Their old Chinese favorite, the Cottage on Amsterdam Avenue, has gone "way downhill," says Schreck, who's been to China and loves the cuisine. "We ordered the same dishes all the time. They were always good, but now they're greasy and don't seem as fresh."

The district is as starved for buzz as for spice.

Unlike in nabes with at least the illusion of a dynamic dining scene, "there is no scene" on the Upper West Side, says restaurant publicist Jennifer Baum, who also lives there. "People go downtown because they want to see the people who are there, even if the food is terrible," she says.

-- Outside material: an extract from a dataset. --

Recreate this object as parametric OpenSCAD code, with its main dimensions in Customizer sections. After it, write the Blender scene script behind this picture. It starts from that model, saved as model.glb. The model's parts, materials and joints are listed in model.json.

No wonder: The Upper West Side is all "baby carriages" and "boring," Wagner says.

Once, apparently swayed by too much Amsterdam Avenue ale, I proclaimed the district the "Upper Best Side."

A handful of truly grand places — Bar Boulud, Boulud Sud, Lincoln, Telepan, Leopard des Artistes — are clustered near Lincoln Center. But only a few restaurants north of 72nd Street, like Dovetail and RedFarm, have refused to dilute their original bold styles.

And a new place that sticks to its guns must put up with what Schoenfeld calls the "kvetch factor."

On Christmas at RedFarm, "A lady at the bar was counting people and seats to see who should get a table next." She made a loud stink and "made my manager cry," Schoenfeld recalls ruefully.

He asked her to leave — "I basically fired my customer," he laughs. "You'd never see that downtown."

Perhaps locals share lingering nostalgia for the days of Mexican beaneries and dairy cafeterias. Call it Karl Marx's revenge on a neighborhood that prefers Gray's Papaya to the eats that make this city the most famous dining destination in the world.